SeriePaisajes

Color a pleno sol y sin camisa, soliloquio sobre el paisaje.
¿Cuándo empecé a pintar paisaje?, lo ignoro. Siempre.

Para mirar al hombre subí al monte, vi sus ciudades y le miré, como dice el filósofo, pequeño como una brizna viva ante la montaña. Y las montañas, los ríos, los bosques y el mar tuvieron más sentido, se hicieron más grandes, más notables.

Puse en la mochila el caballete de campo, las telas, los colores. Y empezó mi coloquio de las distancias, las nubes, los peñones, las tardes de sol, la playa y el viento. Aprendí de esto, entre otras cosas, que el paisaje está de viaje.

Que el paisaje de las diez de la mañana es otro que el de las dos de la tarde. Que interrogo a los árboles: ¿que no eras de un verde brillante?, ¿por qué ahora de un verde azuloso?, y después de un verde rojizo, y es que el Ángelus ha inclinado al sol hasta ponerlo horizontal.

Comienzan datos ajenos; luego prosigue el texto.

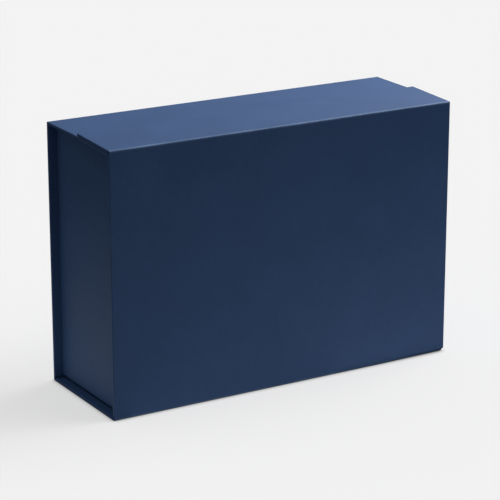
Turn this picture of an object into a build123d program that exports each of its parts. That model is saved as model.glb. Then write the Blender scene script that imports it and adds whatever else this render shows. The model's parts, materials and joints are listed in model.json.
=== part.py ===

Igualmente, siempre me sorprende la limpieza y el orden perfecto en todo tiempo, a toda hora, del campo. Nada fuera de sitio, hasta el pequeño arbusto justo en su lugar. Y la niebla cuando llega, cuando levanta los árboles, las montañas y las casas. ¿Y el mar? ¡Ah!, el mar es la obsesión, tan aparentemente simple, líneas horizontales, tersura hacia el infinito, aguas en movimiento, farallones, riscos, y la gran ola que lo revuelve todo y a empezar de nuevo.

Pintar paisajes muestra mi caminar irreductible, trashumante. Años de ir por ahí o por allá cuadriculando la geografía con mis pasos.

Meter en las telas al mar, la montaña, las iglesias, hacerlas rollo y traerlas a casa. Pero no sólo eso. Después de una mañana con el sol vertical, a eso de las cinco o las seis de la tarde el diálogo, tratando de sorprender la fisura que me lleva al misterio de la montaña, que sigue imperturbable. Esos días de trabajo a pleno sol son como un sueño que se despierta en realidad y queda en los dibujos, en los cuadros.